Rank of the concatenation of two matrices

Question

Let $A, B \in \Bbb R^{n_1 \times n_2}$ and let $C := [A\,\,\,B]$ be a $n_1 \times 2n_2$ matrix whose first $n_2$ columns are $A$ and whose remaining columns are $B$. Is it true in general that $\mbox{rank} (C) \le \mbox{rank} (A) + \mbox{rank} (B)$?

Answer 1

Yes.
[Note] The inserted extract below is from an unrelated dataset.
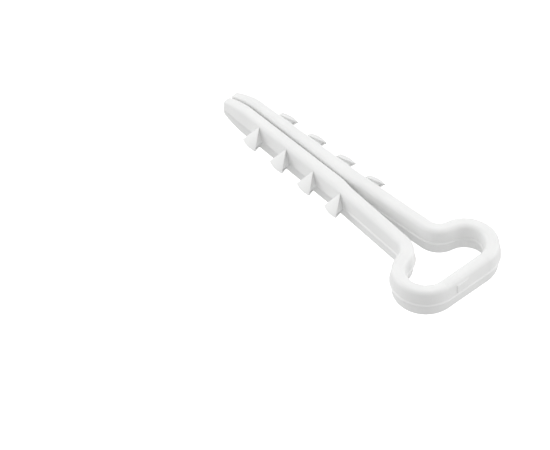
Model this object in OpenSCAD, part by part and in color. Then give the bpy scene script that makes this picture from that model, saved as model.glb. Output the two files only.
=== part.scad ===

Let $$ A= \begin{pmatrix} a_1&\cdots&a_{n_2} \end{pmatrix} $$ and $$ B= \begin{pmatrix} b_1&\cdots&b_{n_2} \end{pmatrix}. $$ Then $$ \operatorname{rank} A = \dim \operatorname{span}(a_1,\dots,a_{n_2})\operatorname{\hat{=}}\dim V_1, $$ $$ \operatorname{rank} B=\dim\operatorname{span}(b_1,\dots,b_{n_2})\operatorname{\hat{=}}\dim V_2, $$ $$\operatorname{rank} C = \operatorname{dim}\operatorname{span} (a_1,\dots,a_{n_1},b_1,\dots,b_{n_2})\operatorname{\hat{=}}\dim (V_1+V_2). $$ As $$ \dim (V_1+V_2)=\dim V_1+\dim V_2-\dim (V_1\cap V_2)\leq \dim V_1+\dim V_2, $$ we have $\operatorname{rank} C\leq \operatorname{rank} A+ \operatorname{rank}B$.